Con el tiempo, se hizo evidente que un solo hombre no podía estar al frente de todo un ejército a la hora de atender los mil y un problemas que, como es lógico, surgían constantemente tanto durante las levas de las milicias como a la hora de distribuirlas en la hueste y atender a sus necesidades. Por ello, surgieron una serie de diferentes alferecías, a saber:
El alférez mayor del rey, que seguía siendo el jefe del ejército y que, ya a finales de la Edad Media dio paso al condestable.
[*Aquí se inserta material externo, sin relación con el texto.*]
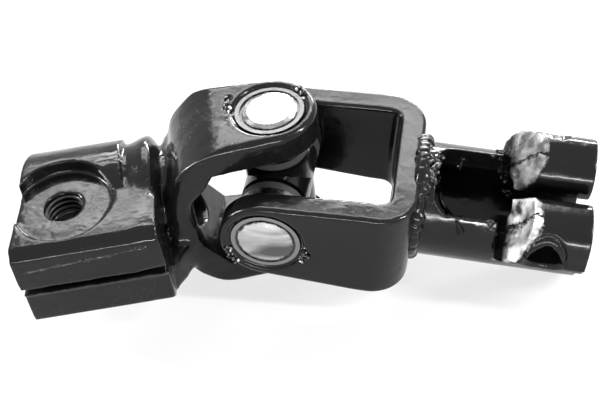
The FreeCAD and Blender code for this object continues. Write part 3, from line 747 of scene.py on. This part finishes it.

Concretamente, el primer condestable de Castilla fue Alfonso de Aragón, nombrado por el rey Juan I en 1382. En Aragón, este rango fue creado un poco antes, en 1369, por Pedro IV. Su comparación en rango con la actualidad sería como el Jefe del Estado Mayor. O sea, el mandamás supremo.
El alférez mayor del pendón real, que era más que un rango en sí mismo una dignidad, ya que era simplemente el encargado de portar la enseña regia, pero supeditado al mando del anterior.
Y, finalmente el alférez mayor de peones, un rango subordinado al alférez real que era el encargado de distribuir en la hueste las diferentes cuadrillas de peones que nutrían las milicias concejiles en función de su armamento, capacidad, etc. Tenía la obligación de llevar una contabilidad exacta en todo momento de los efectivos del ejército, y era el que otorgaba la licencia que permitía a los peones volver a casa una vez terminada la campaña.
El distinguido rango del alférez tuvo término a raíz de la nueva disposición táctica de las coronelías o tercios creados por Gonzalo Fernández de Córdoba. Así, tras siglos de ser la más elevada jerarquía militar, pasó a ser un subordinado de los capitanes que mandaban las compañías que formaban cada tercio, diferencia que ha perdurado hasta nuestros días y, de pasar a mandar todo un ejército, actualmente los alféreces tienen bajo su mando una sección cuyo número suele ser de apenas 30 hombres. Vaya diferencia, ¿no?